Minnesota Representative Keith Ellison, who co-chairs the Congressional Progressive Caucus. (AP Photo/Haraz N. Ghanbari.)
Editor’s Note: Each week we cross-post an excerpt from Katrina vanden Heuvel’s column at the WashingtonPost.com. Read the full text of Katrina’s column here.
Last week in Washington was a tale of two budgets. One of them used popular, common-sense plans to create millions of jobs. The other had a battery of discredited ideas that would kill jobs and derail the recovery. Guess which one much of the mainstream media were chattering about?
On Tuesday, failed vice presidential nominee Rep. Paul Ryan (R-Wis.) unveiled this year’s version of his much-heralded “Ryan budget.” Like its past incarnations, this budget offers the kind of economic medicine that would kill the patient. While excluding some of Ryan’s politically toxic past schemes, such as Social Security privatization, it veers even farther to the right in crucial ways, caving to pressure from tea partyers who thought Ryan’s past efforts weren’t extreme enough. The congressman’s new effort includes a mad dash to completely eliminate the deficit within a decade, at a catastrophic cost: savage cuts to essential services and protections and the destruction of millions of jobs. As Europe reminds us again and again, austerity will only dig us deeper into recession.
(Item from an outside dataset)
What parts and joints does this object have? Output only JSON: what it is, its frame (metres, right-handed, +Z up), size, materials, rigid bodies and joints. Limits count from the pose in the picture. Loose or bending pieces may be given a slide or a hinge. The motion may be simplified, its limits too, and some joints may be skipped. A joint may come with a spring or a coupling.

Ryan’s budget is cruel, deceptive and incomplete. Even as the Affordable Care Act and Medicare expansion are being embraced by reality-based Republican governors (or those, such as Florida’s Rick Scott, who are experiencing a momentary bout of poll-induced realism), Ryan stubbornly ignores Congressional Budget Office evidence that the ACA decreases the deficit. Even at a moment when we need the safety net more than ever, Ryan wants to shred and slash programsincluding Medicare, Medicaid, food stamps and domestic violence prevention. And even as Ryan coasts on his unearned reputation as a serious wonk, his budget math is full of holes. As The Atlantic’s Matthew O’Brienput it, this time “his magic asterisk needs to be even more magic.” Paul Krugman was less generous, calling Ryan’s successive plans “all smoke (I couldn’t even find any mirrors).”